Identification of glycated peptides of influenza proteins

Influenza proteome databases were created using protein sequences downloaded from the Global Initiative on Sharing All Influenza Data (GISAID) EpiFlu database (https://www.gisaid.org). Raw LC MS/MS data and the converted mascot generic format (mgf) files using Proteome Discoverer (Thermo Fisher Scientific Inc.) were used to search for glycated peptides by Byonic (version 3.6.0, Protein Metrics Inc.) and Mascot (version 2.7.0, Matrix Science) software.

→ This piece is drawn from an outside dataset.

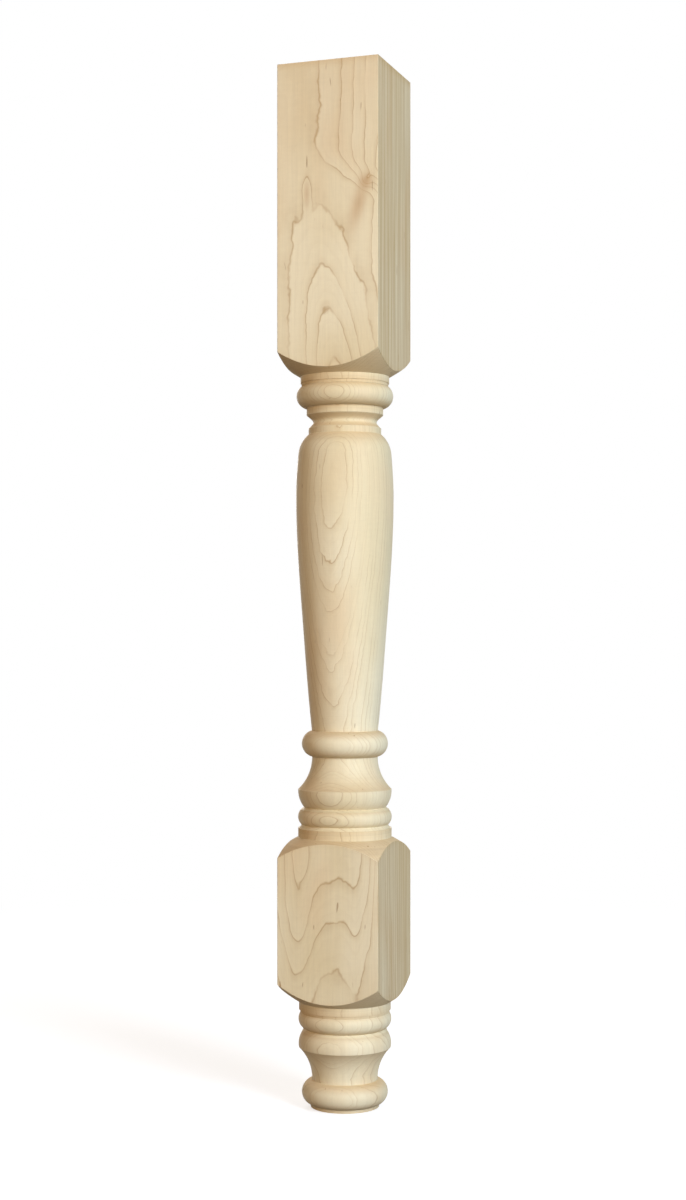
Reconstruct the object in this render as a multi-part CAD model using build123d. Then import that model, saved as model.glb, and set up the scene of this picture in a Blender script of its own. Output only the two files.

To simplify data interpretation, search parameters were set to the enzymatic cleavage specificity sites of trypsin at lysine and arginine, endoproteinase Glu-C at aspartic acid and glutamic acid, chymotrypsin at phenylalanine, tryptophan, tyrosine and leucine. The maximum missed cleavage of enzymes was set to 3. Deamidation of asparagine or glutamine (+ 0.9840 Da) and the glycation of lysine and arginine (+ 162.0528 Da) were considered for variable modifications. Carbamidomethylation (+ 57.0215 Da) of cysteine was set to the fixed modification. Mass tolerances were set to 10 ppm for Orbitrap MS ions, and 0.8 Da for CID ion-trap MS/MS fragments. The significance threshold of peptide identifications was chosen to be p < 0.05 for Mascot search. A false discovery rate (FDR) was set to 1% for Byonic in peptide assignments. The identified glycated peptides were carefully examined by Xcalibur software (version 4.1.50, Thermo Fisher Scientific Inc.) and validated by manual inspection of mass spectra based on the predicted MS/MS peptide fragments and the high mass accuracy (~ 1 ppm) of MS measurements.

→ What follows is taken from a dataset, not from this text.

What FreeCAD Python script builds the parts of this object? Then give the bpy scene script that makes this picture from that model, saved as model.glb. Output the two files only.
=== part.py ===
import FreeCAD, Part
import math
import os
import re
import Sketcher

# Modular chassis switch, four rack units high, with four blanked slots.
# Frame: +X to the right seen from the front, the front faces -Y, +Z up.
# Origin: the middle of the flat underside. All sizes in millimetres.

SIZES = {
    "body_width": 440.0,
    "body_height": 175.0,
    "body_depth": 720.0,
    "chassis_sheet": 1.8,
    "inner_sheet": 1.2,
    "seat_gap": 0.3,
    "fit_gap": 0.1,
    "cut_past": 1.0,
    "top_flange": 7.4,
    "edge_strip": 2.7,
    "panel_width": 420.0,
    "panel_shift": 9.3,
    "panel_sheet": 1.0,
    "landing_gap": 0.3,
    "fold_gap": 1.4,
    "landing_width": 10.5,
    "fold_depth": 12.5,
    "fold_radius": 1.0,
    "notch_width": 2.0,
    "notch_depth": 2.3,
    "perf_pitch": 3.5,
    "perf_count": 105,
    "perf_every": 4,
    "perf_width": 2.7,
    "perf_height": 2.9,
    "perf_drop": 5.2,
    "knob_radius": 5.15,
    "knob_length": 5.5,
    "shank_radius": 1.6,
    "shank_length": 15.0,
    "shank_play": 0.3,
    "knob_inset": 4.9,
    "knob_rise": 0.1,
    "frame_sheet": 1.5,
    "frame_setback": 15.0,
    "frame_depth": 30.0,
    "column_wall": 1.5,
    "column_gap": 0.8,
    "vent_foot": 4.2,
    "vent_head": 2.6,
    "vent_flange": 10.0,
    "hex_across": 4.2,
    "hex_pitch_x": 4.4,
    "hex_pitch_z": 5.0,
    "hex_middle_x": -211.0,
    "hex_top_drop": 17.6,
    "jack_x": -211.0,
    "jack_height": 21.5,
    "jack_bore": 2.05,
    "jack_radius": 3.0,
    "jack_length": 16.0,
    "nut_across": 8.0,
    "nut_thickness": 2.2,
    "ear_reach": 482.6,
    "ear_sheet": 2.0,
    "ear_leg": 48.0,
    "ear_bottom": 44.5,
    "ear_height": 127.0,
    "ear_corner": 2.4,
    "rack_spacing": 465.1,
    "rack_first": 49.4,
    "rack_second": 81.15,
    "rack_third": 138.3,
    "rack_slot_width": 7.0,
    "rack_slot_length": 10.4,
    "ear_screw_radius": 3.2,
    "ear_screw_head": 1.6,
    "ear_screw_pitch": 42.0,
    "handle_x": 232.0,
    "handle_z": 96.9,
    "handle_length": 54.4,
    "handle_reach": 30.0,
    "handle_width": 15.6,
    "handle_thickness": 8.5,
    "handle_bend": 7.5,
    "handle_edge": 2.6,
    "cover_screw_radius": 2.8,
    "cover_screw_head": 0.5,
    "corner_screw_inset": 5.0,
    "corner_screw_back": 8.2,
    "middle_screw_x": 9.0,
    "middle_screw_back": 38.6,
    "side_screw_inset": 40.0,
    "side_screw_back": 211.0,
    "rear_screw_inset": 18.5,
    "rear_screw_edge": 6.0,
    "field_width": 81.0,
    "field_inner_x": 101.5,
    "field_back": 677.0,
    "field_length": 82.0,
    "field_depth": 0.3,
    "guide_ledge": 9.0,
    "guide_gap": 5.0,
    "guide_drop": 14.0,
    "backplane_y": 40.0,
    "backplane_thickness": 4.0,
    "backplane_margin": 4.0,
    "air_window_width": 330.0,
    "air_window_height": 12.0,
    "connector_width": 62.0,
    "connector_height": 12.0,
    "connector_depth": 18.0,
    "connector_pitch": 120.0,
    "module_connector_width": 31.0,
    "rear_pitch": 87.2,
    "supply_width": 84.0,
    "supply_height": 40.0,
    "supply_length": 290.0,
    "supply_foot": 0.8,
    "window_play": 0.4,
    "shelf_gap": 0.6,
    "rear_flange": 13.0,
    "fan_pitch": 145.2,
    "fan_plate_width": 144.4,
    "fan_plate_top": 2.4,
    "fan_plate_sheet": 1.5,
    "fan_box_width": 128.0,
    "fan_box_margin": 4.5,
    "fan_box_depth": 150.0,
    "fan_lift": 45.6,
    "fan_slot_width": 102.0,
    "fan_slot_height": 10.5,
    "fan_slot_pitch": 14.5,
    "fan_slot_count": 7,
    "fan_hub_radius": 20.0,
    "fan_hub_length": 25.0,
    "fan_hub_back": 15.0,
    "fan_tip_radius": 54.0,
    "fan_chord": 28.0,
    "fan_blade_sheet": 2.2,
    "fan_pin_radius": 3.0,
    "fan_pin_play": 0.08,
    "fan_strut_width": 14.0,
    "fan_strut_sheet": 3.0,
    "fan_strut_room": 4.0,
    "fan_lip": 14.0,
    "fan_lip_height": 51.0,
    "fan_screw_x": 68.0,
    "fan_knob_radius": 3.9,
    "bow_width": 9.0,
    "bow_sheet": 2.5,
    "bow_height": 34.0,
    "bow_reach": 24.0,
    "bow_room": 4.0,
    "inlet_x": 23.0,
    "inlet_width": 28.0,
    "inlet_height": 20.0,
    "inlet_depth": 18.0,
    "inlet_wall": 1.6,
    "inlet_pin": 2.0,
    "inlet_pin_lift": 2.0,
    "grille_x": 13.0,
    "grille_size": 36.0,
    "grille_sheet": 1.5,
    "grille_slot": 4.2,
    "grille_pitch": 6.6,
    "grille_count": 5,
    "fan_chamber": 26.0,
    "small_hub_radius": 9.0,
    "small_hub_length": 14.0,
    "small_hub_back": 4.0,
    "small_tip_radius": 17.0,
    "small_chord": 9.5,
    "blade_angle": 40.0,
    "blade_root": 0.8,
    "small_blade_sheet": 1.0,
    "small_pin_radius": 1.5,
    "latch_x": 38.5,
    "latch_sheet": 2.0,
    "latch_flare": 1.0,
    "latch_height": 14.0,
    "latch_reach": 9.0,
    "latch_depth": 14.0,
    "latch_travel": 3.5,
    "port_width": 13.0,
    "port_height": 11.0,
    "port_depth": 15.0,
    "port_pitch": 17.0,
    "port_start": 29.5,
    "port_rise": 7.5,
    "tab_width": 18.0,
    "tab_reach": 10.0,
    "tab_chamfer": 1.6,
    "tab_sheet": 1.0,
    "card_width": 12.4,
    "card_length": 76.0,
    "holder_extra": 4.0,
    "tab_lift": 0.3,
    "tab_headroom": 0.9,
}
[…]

Topological analysis of lysine glycation of influenza proteins

Structural modeling of proteins in the influenza A/Brisbane/10/2010 was built using Phyre2 server (http://www.sbg.bio.ic.ac.uk/phyre2/) with 100% confidence, and confirmed using AlphaFold (https://alphafold.ebi.ac.uk). Templates of M1, HA and NA were adopted based on the cryo-EM and 3D crystal structures of H1N1 2009 pandemic influenza virus in the Protein Data Bank (PDB) with the accession numbers of 7JM3, 5K9O and 4B7Q, respectively31,53,54. The topological location of lysine glycation in the protein structures was analyzed using UCSF Chimera 1.15 (https://www.cgl.ucsf.edu/chimera/).

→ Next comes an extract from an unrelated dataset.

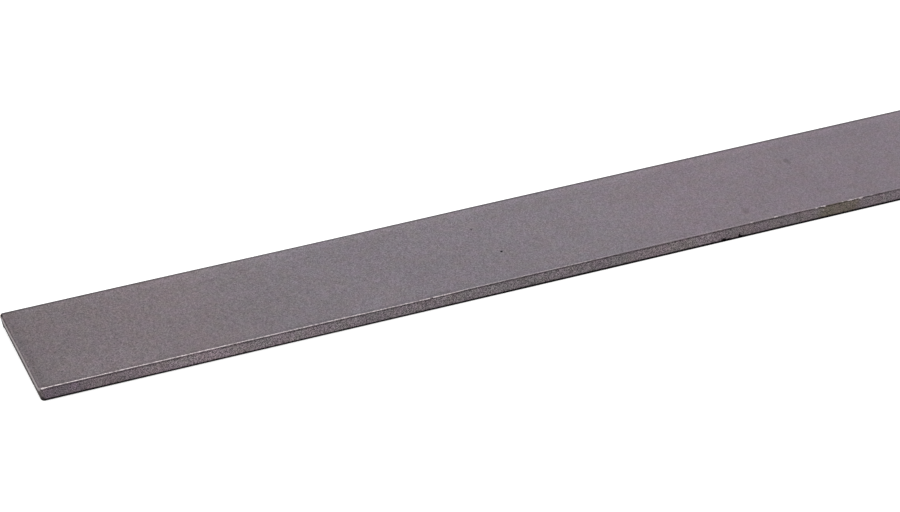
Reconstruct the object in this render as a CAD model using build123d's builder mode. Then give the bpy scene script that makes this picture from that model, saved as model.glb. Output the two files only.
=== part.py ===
"""Hot-rolled mild steel flat bar, 25 x 3 mm, cropped to a stock length of 1 m.

The bar lies flat along X. The origin is at the centre of its underside, with X along the length, Y across
the width and Z up through the thickness. All sizes are in millimetres.
"""

import os

from build123d import *

# Rolled section
bar_length = 1000.0
bar_width = 25.0
bar_thickness = 3.0
edge_radius = 0.3  # the rolls leave each long corner slightly rounded

# Ends cropped in a shear. Where the blade enters, the corner is drawn down in a small roll. Below it
# the blade rubs an upright land, and the rest of the thickness breaks away on a slant.
rollover_reach = 0.35  # length of top face that is drawn down
rollover_depth = 0.2  # how far it has sunk at the cut
land_height = 0.5
blade_clearance = 0.42  # gap between the blades, by which the break leans back
end_corner_radius = 0.5  # upright corners of the cut, blunted by the blades

# A shear leaves the two ends of a length unlike each other. The left end lay on the fixed blade, so its
# upper corner is rolled. The right end was pushed off by the moving blade, so its lower corner is.
# Each plane starts at the rolled corner, with its x into the bar and its y out of the rolled face.
left_cut = Plane(origin=(-bar_length / 2, 0, bar_thickness), x_dir=(1, 0, 0), z_dir=(0, -1, 0))
right_cut = Plane(origin=(bar_length / 2, 0, 0), x_dir=(-1, 0, 0), z_dir=(0, -1, 0))

with BuildPart() as flat_bar:
    with BuildSketch(Plane.YZ.offset(-bar_length / 2)) as rolled_section:
        with Locations((0, bar_thickness / 2)):
            RectangleRounded(bar_width, bar_thickness, edge_radius)
    extrude(amount=bar_length)

    with BuildSketch(Plane.XY) as plan_view:
        RectangleRounded(bar_length, bar_width, end_corner_radius)
    extrude(amount=bar_thickness, mode=Mode.INTERSECT)

    land_foot = rollover_depth + land_height
    scrap_reach = rollover_reach + blade_clearance
    with BuildSketch(left_cut, right_cut) as sheared_off:
        with BuildLine():
            roll = TangentArc((rollover_reach, 0), (0, -rollover_depth), tangent=(-1, 0))
            Polyline(
                roll @ 1,
                (0, -land_foot),
                (blade_clearance, -bar_thickness),
                (-scrap_reach, -bar_thickness),
                (-scrap_reach, 0),
                roll @ 0,
            )
        make_face()
    extrude(amount=bar_width, both=True, mode=Mode.SUBTRACT)

flat_bar.part.label = "flat_bar"
os.makedirs("parts", exist_ok=True)
export_step(flat_bar.part, "parts/flat_bar.step")
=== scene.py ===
"""Dresses a packed steel flat bar: a finely meshed skin with sheared ends, its mill scale, a plain stage.

The file is laid out as a Blender add-on, and is run as a script. All lengths are in metres, in the frame of
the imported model: X along the bar, Y across it and Z up, with the bar's underside at zero.
"""

import math

import bmesh
import bpy
from bpy.props import FloatProperty, FloatVectorProperty, PointerProperty
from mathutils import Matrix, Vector, noise


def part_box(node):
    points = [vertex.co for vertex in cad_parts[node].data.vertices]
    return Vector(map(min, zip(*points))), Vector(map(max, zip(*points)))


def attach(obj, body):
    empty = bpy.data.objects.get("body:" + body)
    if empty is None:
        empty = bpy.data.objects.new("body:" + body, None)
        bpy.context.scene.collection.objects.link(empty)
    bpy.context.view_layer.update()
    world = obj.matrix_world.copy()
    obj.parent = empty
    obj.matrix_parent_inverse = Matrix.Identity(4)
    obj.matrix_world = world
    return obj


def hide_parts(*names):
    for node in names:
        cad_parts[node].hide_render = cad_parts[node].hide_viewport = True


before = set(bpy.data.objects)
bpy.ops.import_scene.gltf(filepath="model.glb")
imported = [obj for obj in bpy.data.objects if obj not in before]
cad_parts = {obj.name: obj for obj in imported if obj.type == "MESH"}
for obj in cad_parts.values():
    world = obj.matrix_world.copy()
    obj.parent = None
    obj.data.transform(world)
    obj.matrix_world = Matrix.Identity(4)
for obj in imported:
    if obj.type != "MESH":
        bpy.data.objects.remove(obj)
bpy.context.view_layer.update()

bl_info = {
    "name": "Steel Flat Bar",
    "version": (1, 0, 0),
    "blender": (4, 5, 0),
    "location": "3D View > Sidebar > Flat Bar",
    "description": "Builds a hot-rolled flat bar with sheared ends, its mill-scale finish and a plain stage",
    "category": "Add Mesh",
}

MM = 0.001
BAR_LOW, BAR_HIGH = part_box("flat_bar")
BAR_LENGTH, BAR_WIDTH, BAR_THICKNESS = BAR_HIGH - BAR_LOW


def linear(red, green, blue):
    """A colour as it is seen on a screen, from 0 to 255, as the linear colour that a shader takes."""
    return tuple(
        (c / 255 / 12.92) if c <= 10 else ((c / 255 + 0.055) / 1.055) ** 2.4
        for c in (red, green, blue)
    )


def length(name, description, millimetres):
    return FloatProperty(
        name=name, description=description, default=millimetres * MM, min=0.0, precision=5, unit="LENGTH"
    )


def colour(name, description, red, green, blue):
    return FloatVectorProperty(
        name=name,
        description=description,
        default=linear(red, green, blue),
        min=0.0,
        max=1.0,
        size=3,
        subtype="COLOR",
    )


def share(name, description, default, high=1.0):
    return FloatProperty(name=name, description=description, default=default, min=0.0, max=high)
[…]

Statistical analysis of glycated lysine sites

Sequence logos were generated by pLogo algorithm (https://plogo.uconn.edu/) using a sequence window of 15 amino acid residues surrounding glycation sites. Since the identified glycation sites were restricted to proteins M1, HA and NA, full sequences of the three influenza proteins were used as the background for statistical analysis. The glycation site distribution plot was generated using ggplot in R (version 4.2.2) and the density was calculated using R package ggridges.